The procedural failure (filing predictions after data was available) is noted and must not recur.

The verdict

[Observed]

0 of 30 runs passed. Pass rate: 0%. All 30 failures carry the same label: the task checker rejected the output (wrong_answer) — in this case, a raw JSON string instead of a completed file. Total cost: $0.0113 across 30 runs ($0.00038 per run average, verified: cost_breakdown.csv). That is 127× cheaper than the Claude Sonnet 4.6 baseline of $1.44 total.

Total input tokens across all 30 runs: approximately 14,808. Total output tokens: approximately 894. Average output per run: roughly 30 tokens. Average latency: 0.50 seconds per run (verified: latency_distribution.csv).

These numbers are not evidence that Llama 3.3 70B cannot do agentic coding tasks. Every run terminated after a single model response, not because the model reasoned incorrectly, but because it expressed its intent in a format the harness doesn’t dispatch.

The 127× cost difference is not evidence of efficiency; it measures how early the runs terminated. Llama generated one short response and stopped. Claude worked through multiple tool call cycles. If Llama were executing tools, its cost per completed run would almost certainly be higher than $0.00038.

This result should be read as: the test was not administered. Llama 3.3 70B has not been benchmarked on agentic-core-v1 yet.

What we still don’t know

[Speculation] Whether Llama 3.3 70B actually supports Bedrock Converse native toolUse blocks at all. AWS documentation states Converse API tool use is supported for this model family. The responses in this campaign produced only text blocks.
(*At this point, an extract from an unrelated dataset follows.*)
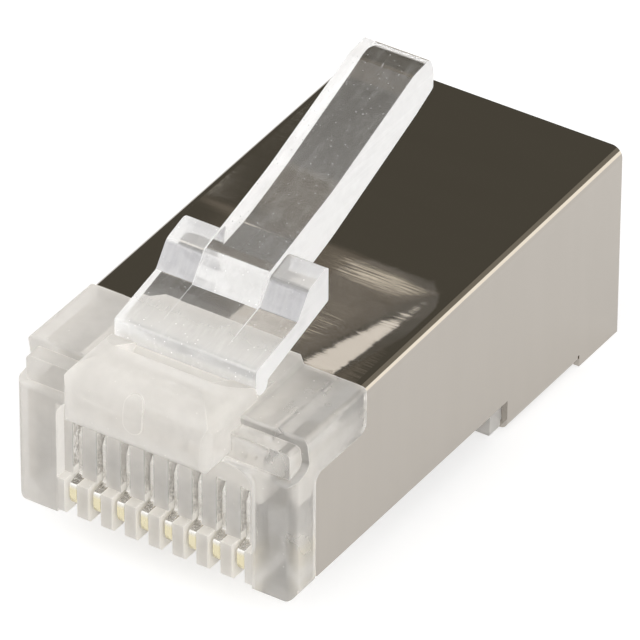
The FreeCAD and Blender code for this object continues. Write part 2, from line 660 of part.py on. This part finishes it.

Whether this is a model-level behaviour, a Bedrock configuration issue, or a gap in how the adapter formats toolConfig is unresolved.

[Speculation] Whether a toolConfig change would fix it. The current adapter sends toolConfig: {tools: [{toolSpec: {...}}]}. Some Bedrock models require a different toolChoice or autoToolChoice setting. This is untested.

[Speculation] What Llama 3.3 70B would actually score if tool dispatch worked. The model selected the correct starting file for every task, which is a signal of intent, not a guarantee of completion. A working tool-dispatch run is required before any capability conclusion is possible. This campaign produced zero capability signal, only infrastructure signal.

[Speculation] Whether this affects other Meta models on Bedrock. Llama 3.1 70B and 3.1 8B use the same cross-region inference profile pattern. If the root cause is model-level text-format function calling, the same problem would appear for those models under the current adapter.

What comes next

The article worth writing about Llama 3.3 70B is the one after the adapter is fixed. This campaign is the documented baseline: a clean record that the first attempt produced zero tool executions and zero capability data, with a verified root cause.

If the fix is a toolConfig change, the next campaign will either confirm it (runs start executing tools, scores land somewhere measurable) or falsify it (runs still produce text-format calls, root cause was model-level). Either result is informative.

Evidence pack: verification/ directory. Full transcripts in data/transcripts/2026-05-15-llama3.3-70b-agentic-core-v1/.